Their finding is reported online in advance of print in the Proceedings of the National Academy of Sciences.

The hair-like structures, called stereocilia, are fairly rigid and are interlinked at their tops by structures called tip-links.

When you move your head, or when a sound vibration enters your ear, motion of fluid in the ear causes the tip-links to get displaced and stretched, opening up ion channels and exciting the cell, which can then relay information to the brain, says Anna Lysakowski, professor of anatomy and cell biology at the UIC College of Medicine and principal investigator on the study.

The stereocilia are rooted in a gel-like cuticle on the top of the cell that is believed to act as a rigid platform, helping the hairs return to their resting position.

Lysakowski and her colleagues were interested in a part of the cell called the striated organelle, which lies underneath this cuticle plate and is believed to be responsible for its stability. Using a high-voltage electron microscope at the National Center for Microscopy and Imaging Research at the University of California, San Diego, Florin Vranceanu, a recent doctoral student in Lysakowski’s UIC lab and first author of the paper, was able to construct a composite picture of the entire top section of the hair cell.

“When I saw the pictures, I was amazed,” said Lysakowski.

Textbooks, she said, describe the roots of the stereocilia ending in the cuticular plate. But the new pictures showed that the roots continue through, make a sharp 110-degree angle, and extend all the way to the membrane at the opposite side of the cell, where they connect with the striated organelle.

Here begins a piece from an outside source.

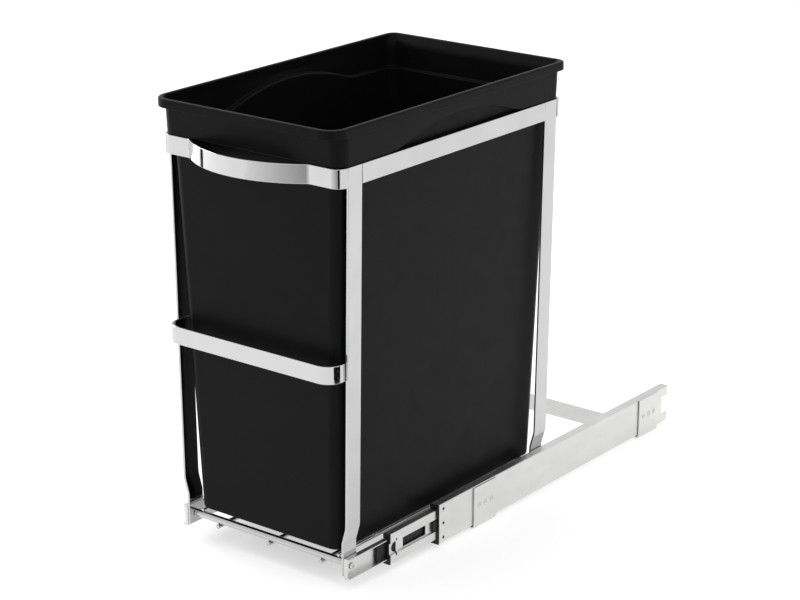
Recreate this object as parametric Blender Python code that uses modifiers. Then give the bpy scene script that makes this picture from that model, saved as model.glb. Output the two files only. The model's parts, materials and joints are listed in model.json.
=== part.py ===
"""Pull-out kitchen bin: a plastic bucket hanging in a chromed strap frame on two telescopic slides.

Units are metres. +Z is up, the front (handle side) faces -Y and +X is the right-hand side seen
from the front. The origin is the centre of the front floor plate's underside, so z = 0 is the
cabinet floor. The model stands partly pulled out of its cabinet.
"""
import math

import bmesh
import bpy
from mathutils import Matrix, Vector

# ---- driving dimensions ---------------------------------------------------------------------
GAP = 0.0003                     # clearance between pieces that touch
RIGHT, LEFT = 1, -1
SIDES = ((LEFT, "left"), (RIGHT, "right"))

SLIDE_LENGTH = 0.457             # an 18 inch slide
SLIDE_MID_Z = 0.0258             # height of the slides' centre line
CABINET_FRONT = -0.0804          # front end of the fixed slide members
PULLED_OUT = 0.147               # how far the frame is pulled out as modelled
FRAME_FRONT = CABINET_FRONT - PULLED_OUT

PLATE_WIDTH = 0.040
PLATE_THICKNESS = 0.0018
PLATE_SPACING = 0.3317           # front plate centre to rear plate centre
EAR_X = 0.1210
EAR_TOP = 0.0480
PLATE_BEND = 0.0035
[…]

For Lysakowski, this suggested a new way to envision how hair cells work. Just as the brain adjusts the sensitivity of retinal cells in the eye to light, it may also modulate the sensitivity of hair cells in the inner ear to sound and head position.

When the eye detects light, there is feedback from the brain to the eye. “If it’s too bright the brain can say, okay, I’ll detect less light — or, it’s not bright enough, let me detect more,” Lysakowski said.

With the striated organelle connecting the rootlets to the cell membrane, it creates the possibility of feedback from the cell to the very detectors that detect motion. Feedback from the brain could alter the tension on the rootlets and their sensitivity to stimuli. The striated organelle may also tip the whole cuticular plate at once to modulate the entire process.

“This may revolutionize the way we think about the hair cells in the inner ear,” Lysakowski said.

The study was supported by the grants from the National Institutes of Deafness and other Communication Disorders, the American Hearing Research Foundation, the National Center for Research Resources, and the 2008 Tallu Rosen Grant in Auditory Science from the National Organization for Hearing Research Foundation.

Graduate student Robstein Chidavaenzi and Steven Price, an electron microscope technologist, also contributed by identifying three of the proteins composing the striated organelle and demonstrating how they arise during development. Guy Perkins, Masako Terada and Mark Ellisman from the National Center for Microscopy and Imaging Research in Biological Systems, University of California, San Diego, also contributed to the study.